The beautiful thing about having a migraine for six days is that when it's gone, you are so intensely grateful for everything about your life. This morning when I woke up with no pain, it was like a revelation, like seeing Heaven with my physical eyes after existing in Hell for so long. I felt amazing.
It was a cloudless day. The sunshine streamed into our living room in blinding rays; we don't bother with heavy curtains or blinds. I only have sheers on the windows, privacy be damned. Jeff jokes that I am solar powered and I am; I live on sunlight. That makes the migraines so much more painful; I am deprived of my primary element and I miss it when I am forced into the darkness. But this morning Sam and I rolled around on the living room floor, laughing at each other, letting the sunlight sear through our clothes and into our skins. It felt incredible. I felt alive for the first time in a week.

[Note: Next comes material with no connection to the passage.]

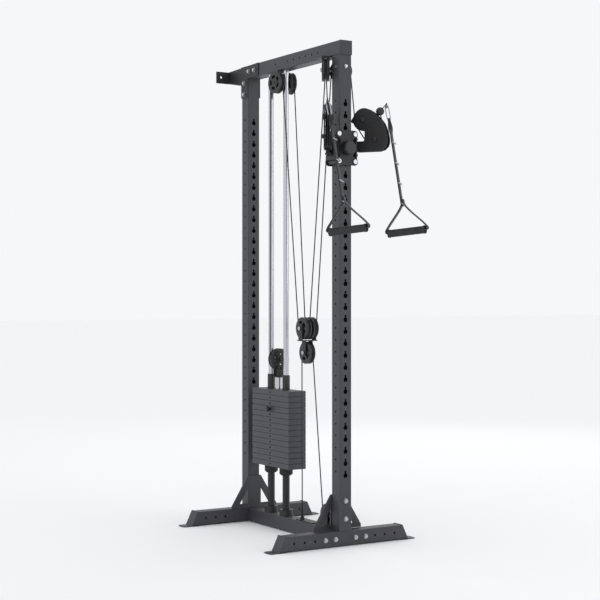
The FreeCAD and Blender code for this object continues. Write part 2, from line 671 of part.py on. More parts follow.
def arm():
    """Two side plates on a hinge barrel, with the pulley axles and spacers between them."""
    outline = arm_outline()
    plates = []
    for side in (-1, 1):
        start = side * ARM_PLATE[0]
        plates.append(prism([(d, start, z) for d, z in outline], (0, side * 4.0, 0)))
    barrel = rod(10.4, (0, 0, HINGE_Z[0] + 8.4), (0, 0, HINGE_Z[1] - 8.4))
    web = block((6.0, 26.0), (-ARM_PLATE[0], ARM_PLATE[0]), (1652.0, 1692.0))
    parts = plates + [barrel, web]
    for d, z, radius, reach in ((UPPER_PULLEY[0], UPPER_PULLEY[1], ARM_AXLE, 20.0),
                                (LOWER_PULLEY[0], LOWER_PULLEY[1], ARM_AXLE, 20.0),
                                (102.0, 1786.0, 3.0, 18.0), (52.0, 1660.0, 3.0, 18.0)):
        parts.append(rod(radius, (d, -reach, z), (d, reach, z)))
        for side in (-1, 1):
            parts.append(rod(radius + 4.0, (d, side * 16.0, z), (d, side * reach, z)))
    bore = rod(HINGE_PIN + FIT, (0, 0, HINGE_Z[0]), (0, 0, HINGE_Z[1]))
    return joined(parts).cut(bore)


def arm_wheel(place):
    wheel = pulley(ARM_PULLEY_RADIUS, ARM_PULLEY_WIDTH, ARM_TURN, ARM_AXLE + FIT, 4)
    wheel.rotate(Vector(0, 0, 0), Vector(1, 0, 0), 90)
    wheel.translate(Vector(place[0], 0, place[1]))
    return wheel


def arm_turn(place, start, sweep):
    arc = Part.makeTorus(ARM_TURN, CABLE, Vector(0, 0, 0), Vector(0, 0, 1), -180, 180, sweep)
    arc.rotate(Vector(0, 0, 0), Vector(0, 0, 1), start)
    arc.rotate(Vector(0, 0, 0), Vector(1, 0, 0), 90)
    arc.translate(Vector(place[0], 0, place[1]))
    return arc


def arm_cable():
    """The cable past one pulley, under the other, and up to the ball stop."""
    run_d, run_z = LOWER_PULLEY[0] - UPPER_PULLEY[0], UPPER_PULLEY[1] - LOWER_PULLEY[1]
    lean = math.degrees(math.atan2(run_d, run_z))
    leave_turn = 180.0 + lean
    out_d, out_z = -math.cos(math.radians(lean)) * ARM_TURN, -math.sin(math.radians(lean)) * ARM_TURN
    rise_d, rise_z = BALL[0] - LOWER_PULLEY[0], BALL[1] - LOWER_PULLEY[1]
    exit_angle = math.degrees(math.atan2(rise_z, rise_d)
                              - math.acos(ARM_TURN / math.hypot(rise_d, rise_z)))
    exit_d = LOWER_PULLEY[0] + ARM_TURN * math.cos(math.radians(exit_angle))
    exit_z = LOWER_PULLEY[1] + ARM_TURN * math.sin(math.radians(exit_angle))
    across = rod(CABLE, (UPPER_PULLEY[0] + out_d, 0, UPPER_PULLEY[1] + out_z),
                 (LOWER_PULLEY[0] + out_d, 0, LOWER_PULLEY[1] + out_z))
    rise = rod(CABLE, (exit_d, 0, exit_z), (BALL[0], 0, BALL[1]))
    ball = Part.makeSphere(BALL_RADIUS, Vector(BALL[0], 0, BALL[1]))
    return [arm_turn(UPPER_PULLEY, 180.0, lean), across,
            arm_turn(LOWER_PULLEY, leave_turn, 360.0 + exit_angle - leave_turn), rise.cut(ball)]


def ball_stop(side):
    """The ball that rests on the arm, and the eye, turned to face its handle."""
    ball = Part.makeSphere(BALL_RADIUS, Vector(BALL[0], 0, BALL[1]))
    end = (EYE[0], 0, EYE[1] + EYE_RADIUS + 2.5)
    link = rod(LINK_RADIUS, (BALL[0], 0, BALL[1]), end)
    knuckle = Part.makeSphere(3.2, Vector(*end))
    eye = Part.makeTorus(EYE_RADIUS, EYE_WIRE, Vector(EYE[0], 0, EYE[1]), Vector(1, 0, 0))
    if side < 0:
        eye.rotate(Vector(EYE[0], 0, EYE[1]), Vector(0, 0, 1), -2 * (90.0 + ARM_ANGLE))
    return joined([ball, link, knuckle, eye])


# ---- handles: local X is along the handle's plane, Z is down from the eye ----

def carabiner():
    """A closed oval link that hangs from the eye."""
    bend, wire = CARABINER_BEND, CARABINER_WIRE
    drop = -bend - CARABINER_LENGTH + 4.0
    top = Part.makeTorus(bend, wire, Vector(0, 0, 0), Vector(0, 0, 1), -180, 180, 180)
    top.rotate(Vector(0, 0, 0), Vector(1, 0, 0), 90)
    bottom = top.copy()
    bottom.rotate(Vector(0, 0, 0), Vector(0, 1, 0), 180)
    top.translate(Vector(0, 0, -bend))
    bottom.translate(Vector(0, 0, drop))
    link = joined([top, bottom] + [rod(wire, (side * bend, 0, drop), (side * bend, 0, -bend))
                                   for side in (-1, 1)])
    link.rotate(Vector(0, 0, 0), Vector(0, 1, 0), -CARABINER_TILT)
    return link


def carabiner_bottom():
    drop = -2 * CARABINER_BEND - CARABINER_LENGTH + 4.0
    tilt = math.radians(CARABINER_TILT)
    return (-drop * math.sin(tilt), drop * math.cos(tilt))


def ribbon(path):
    """Webbing along a path in (along, Z), as wide as the webbing across it."""
    half = WEBBING / 2
    pieces = []
    for (d0, z0), (d1, z1) in zip(path, path[1:]):
        length = math.hypot(d1 - d0, z1 - z0)
        side_d, side_z = half * (z0 - z1) / length, half * (d1 - d0) / length
        outline = [(d0 + side_d, z0 + side_z), (d1 + side_d, z1 + side_z),
                   (d1 - side_d, z1 - side_z), (d0 - side_d, z0 - side_z)]
        pieces.append(prism([(d, -WEBBING_WIDTH / 2, z) for d, z in outline], (0, WEBBING_WIDTH, 0)))
    for d, z in path[1:-1]:
        pieces.append(rod(half, (d, -WEBBING_WIDTH / 2, z), (d, WEBBING_WIDTH / 2, z)))
    return joined(pieces)


def grip_ends():
    """The middle of each end face of the grip, in (along, Z)."""
    tilt = math.radians(GRIP_TILT)
    reach_d, reach_z = GRIP_LENGTH / 2 * math.cos(tilt), GRIP_LENGTH / 2 * math.sin(tilt)
    return [(GRIP_CENTRE[0] + side * reach_d, GRIP_CENTRE[1] + side * reach_z) for side in (-1, 1)]


def strap_top():
    d, z = carabiner_bottom()
    return (d + 1.3, z - 6.0)


STRAP_FORK = (70.0, -420.0)


def strap():
    """The webbing: a loop on the carabiner, the stem, and a triangle through the grip."""
    left, right = grip_ends()
    d, z = carabiner_bottom()
    tilt = math.radians(CARABINER_TILT)
    reach = (3.0 * math.cos(tilt), 3.0 * math.sin(tilt))
    loop = sleeve(7.6, 3.6, (d - reach[0], 0, z - reach[1]), (d + reach[0], 0, z + reach[1]))
    stem = ribbon([strap_top(), STRAP_FORK])
    left_leg = ribbon([STRAP_FORK, (left[0] - 6.5, left[1] + 14.0), (left[0] - 8.0, left[1] + 3.0), left])
    right_leg = ribbon([(STRAP_FORK[0] + 8.0, STRAP_FORK[1]), (right[0] + 7.0, right[1] + 12.0),
                        (right[0] + 8.0, right[1] + 2.0), right])
    right_leg = right_leg.cut(left_leg).cut(stem)
    across = ribbon([left, right]).cut(left_leg).cut(right_leg)
    return [loop, stem.cut(loop), left_leg.cut(stem), right_leg, across]


def strap_at(z):
    """How far along the strap is from the eye at a height, down to the fork."""
    top = strap_top()
    share = (z - top[1]) / (STRAP_FORK[1] - top[1])
    return top[0] + share * (STRAP_FORK[0] - top[0])


def strap_fittings():
    """The D-rings down the strap, with the last one at the fork."""
    rings = []
    for z in (-152.0, -238.0, -322.0, -408.0):
        d = strap_at(z) + WEBBING / 2 + 2.4
        bar = rod(2.0, (0, -12.5, 0), (0, 12.5, 0))
        bow = Part.makeTorus(12.5, 2.0, Vector(0, 0, 0), Vector(0, 0, 1), -180, 180, 180)
        bow.rotate(Vector(0, 0, 0), Vector(0, 0, 1), -90)
        ring = joined([bar, bow])
        ring.rotate(Vector(0, 0, 0), Vector(0, 1, 0), 40)
        ring.translate(Vector(d, 0, z))
        rings.append(ring)
    return rings


def grip():
    left, right = grip_ends()
    body = sleeve(GRIP_RADIUS, GRIP_BORE, (left[0], 0, left[1]), (right[0], 0, right[1]))
    return body


# ---- placing the pieces ----

def arm_piece(solid, side):
    """A piece of an arm, placed on the right, or mirrored to the left."""
    placed = turned(solid, ARM_ANGLE, HINGE)
    return placed if side > 0 else mirrored(placed)


def handle_piece(solid, side):
    """A piece of a handle. Both handles hang in the same plane direction."""
    angle = math.radians(ARM_ANGLE)
    eye = (side * (HINGE[0] + EYE[0] * math.cos(angle)), HINGE[1] + EYE[0] * math.sin(angle))
    return turned(solid, ARM_ANGLE, eye, EYE[1])


def frame_nodes():
    bolts = hex_bolts()
    shanks = Part.makeCompound([bolt.copy() for bolt in bolts])
    front_y, rear_y = HALF, REAR_Y + HALF
    feet = foot_centre(front_y, TUBE) + foot_centre(rear_y, REAR_Y - 6.0)
    legs = both_sides([leg(front_y), leg(rear_y)])
    pads = [rod(15.0, (0, y, 0), (0, y, FOOT)) for y in (130.0, ORIGIN_Y, 700.0)]
    rods = [rod(ROD_RADIUS, (0, y, BEAM_TOP), (0, y, TOP_BEAM_Z)) for y in ROD_YS]
    resting = [weight_plate(k, BAR_RADIUS + 1.0, ROD_RADIUS + 1.0) for k in range(RESTING_COUNT)]
    return {
        "front_upright": [upright(0.0).cut(shanks)],
        "rear_upright": [upright(REAR_Y).cut(shanks)],
        "top_beam": [top_beam().cut(shanks)],
        "beam_end_caps": beam_end_caps(),
        "base_beam": [square_tube("Y", TUBE, REAR_Y, 0, FOOT + HALF)],
        "foot_centres": [piece.cut(shanks) for piece in feet],
        "legs": [piece.cut(shanks) for piece in legs],
        "wall_brackets": [piece.cut(shanks) for piece in both_sides([wall_bracket()])],
        "hex_bolts": bolts,
        "base_pads": pads,
        "guide_rods": rods,
        "riser_tubes": [riser(y) for y in ROD_YS],
        "stack_bumpers": [stack_bumper(y) for y in ROD_YS],
        "resting_plates": resting,
        "top_pulley_hangers": top_pulley_hangers(),
        "base_cable_fittings": base_cable_fittings(),
        "fixed_cable_loops": fixed_cable_loops(),
    }


def stack_nodes():
    lifted = [weight_plate(k, BAR_RADIUS + FIT, ROD_RADIUS + 0.5)
              for k in range(RESTING_COUNT, PLATE_COUNT)]
    stack_hub = (0, STACK_Y, STACK_PULLEY_Z)
    return {
        "lifted_plates": lifted,
        "stack_bushings": [stack_bushing(y) for y in ROD_YS],
        "selector_stem": [selector_stem()],
        "stack_pulley_bracket": [stack_pulley_bracket()],
        "stack_pulley": [on_axis(frame_pulley(), stack_hub, 0)],
        "stack_cable_loop": [cable_turn(stack_hub, 0, CABLE_TURN, 180, 180)],
        "stack_cable_strands": stack_cable_strands(),
        "selector_pin": [selector_pin()],
    }


def pulley_nodes():
    rear = on_axis(frame_pulley(), REAR_HUB, REAR_ANGLE)
    front = on_axis(frame_pulley(), FRONT_HUB, FRONT_ANGLE)
    double = on_axis(frame_pulley(), (BLOCK_PULLEY_X, BLOCK_Y, BLOCK_Z), 90.0)
    return {
        "rear_right_pulley": [rear],
        "rear_left_pulley": [mirrored(rear)],
        "front_right_pulley": [front],
        "front_left_pulley": [mirrored(front)],
        "base_pulley": [on_axis(frame_pulley(), BASE_HUB, 90.0)],
        "block_right_pulley": [double],
        "block_left_pulley": [mirrored(double)],
        "block_lower_pulley": [on_axis(frame_pulley(), (0, BLOCK_Y, LOW_PULLEY_Z), 90.0)],
    }


def block_nodes():
    return {
        "block_bracket": [block_bracket()],
        "block_bolts": block_bolts(),
        "block_cable_loops": block_cable_loops(),
        "block_cable_strands": block_cable_strands(),
        "low_cable_strands": low_cable_strands(),
    }


def carriage_nodes():
    return {
        "carriage_frame": carriage_frame(),
        "carriage_bolts": carriage_bolts(),
        "carriage_rollers": carriage_rollers(),
        "pull_pin": [pull_pin()],
        "arm_cable_strands": arm_cable_strands(),
        "rising_cable_strand": rising_cable_strand(),
    }


def side_nodes(name, side):
    """One arm and its handle."""
    return {
        name + "_arm": [arm_piece(arm(), side)],
        name + "_upper_arm_pulley": [arm_piece(arm_wheel(UPPER_PULLEY), side)],
        name + "_lower_arm_pulley": [arm_piece(arm_wheel(LOWER_PULLEY), side)],
        name + "_arm_cable": [arm_piece(piece, side) for piece in arm_cable()],
        name + "_ball_stop": [arm_piece(ball_stop(side), side)],
        name + "_handle_fittings": [handle_piece(piece, side) for piece in [carabiner()] + strap_fittings()],
        name + "_strap": [handle_piece(piece, side) for piece in strap()],
        name + "_grip": [handle_piece(grip(), side)],
    }


def main():
    os.makedirs("parts", exist_ok=True)
    nodes = {}
    for group in (frame_nodes(), stack_nodes(), pulley_nodes(), block_nodes(), carriage_nodes(),
                  side_nodes("left", -1), side_nodes("right", 1)):
        nodes.update(group)
    for name, solids in nodes.items():
        write_part(name, solids)
    print(len(nodes), "nodes written")


main()
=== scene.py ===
import json
import math

import bmesh
import bpy
from mathutils import Matrix, Vector


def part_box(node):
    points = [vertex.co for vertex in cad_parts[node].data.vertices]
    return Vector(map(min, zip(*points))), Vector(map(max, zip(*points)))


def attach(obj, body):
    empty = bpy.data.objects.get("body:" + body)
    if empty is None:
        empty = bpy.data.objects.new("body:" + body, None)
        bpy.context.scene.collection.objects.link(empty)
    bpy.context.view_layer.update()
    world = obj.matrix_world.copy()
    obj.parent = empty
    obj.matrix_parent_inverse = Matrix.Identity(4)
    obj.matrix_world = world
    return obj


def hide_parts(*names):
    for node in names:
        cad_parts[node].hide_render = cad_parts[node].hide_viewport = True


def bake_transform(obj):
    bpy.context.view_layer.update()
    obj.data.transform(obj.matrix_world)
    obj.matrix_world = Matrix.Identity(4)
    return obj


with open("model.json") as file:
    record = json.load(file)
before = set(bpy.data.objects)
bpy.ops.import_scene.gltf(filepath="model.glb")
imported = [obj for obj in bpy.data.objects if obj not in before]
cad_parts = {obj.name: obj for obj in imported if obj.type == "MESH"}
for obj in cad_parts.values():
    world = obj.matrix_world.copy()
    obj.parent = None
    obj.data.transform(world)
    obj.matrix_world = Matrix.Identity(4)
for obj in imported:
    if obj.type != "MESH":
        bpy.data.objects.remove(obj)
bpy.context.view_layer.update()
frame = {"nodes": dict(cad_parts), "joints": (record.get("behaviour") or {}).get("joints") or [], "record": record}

MM = 0.001
JOINTS = {joint["name"]: joint for joint in frame["joints"]}


# ---- materials: every pattern is worked out from object or UV coordinates ----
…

Yesterday I went to Wal-Mart because we needed formula (and if you want to experience a head trip, go to Wal-Mart with a migraine; if anything was designed to wig an already taxed nervous system, it is Wal-Mart) and spied a box of clementines. They called my name; I couldn't ignore them and so I brough them home. I ate six of them yesterday, unable to help myself. I credit them for my miraculous recovery. They were so juicy and good against my tongue. Each one tasted like a burst of full summer; in each segment I could taste the heat of July, the smell of sun-warmed earth, the green of new plants lifting their heads toward the sun and hot nights under the full moon. I looked out at my garden as I ate, lying fallow under weeds and frost, blasted by this arctic air we've been getting. I dreamed about the coming spring when eventually just the right April day would occur, warm enough to bring the baby to the neighbor's, rent the rototiller from the place down the street and plow my strip of garden fresh again. I will plant green beans, peas, tomatoes, carrots, potatoes, peppers, sunflowers and maybe corn and wild strawberries as well. Too much for me to handle, certainly, but I'll do it anyway, like I always do. I'll remember last year when I planted with hope, not knowing what my harvest would be. And I'll think about this year and how the harvest is already so abundant, even before the planting has begun.
These are the sweetest, juciest, orange clementine days.
Wow, LInda . I feel so blessed to read your blog., to share your insight,God bless you!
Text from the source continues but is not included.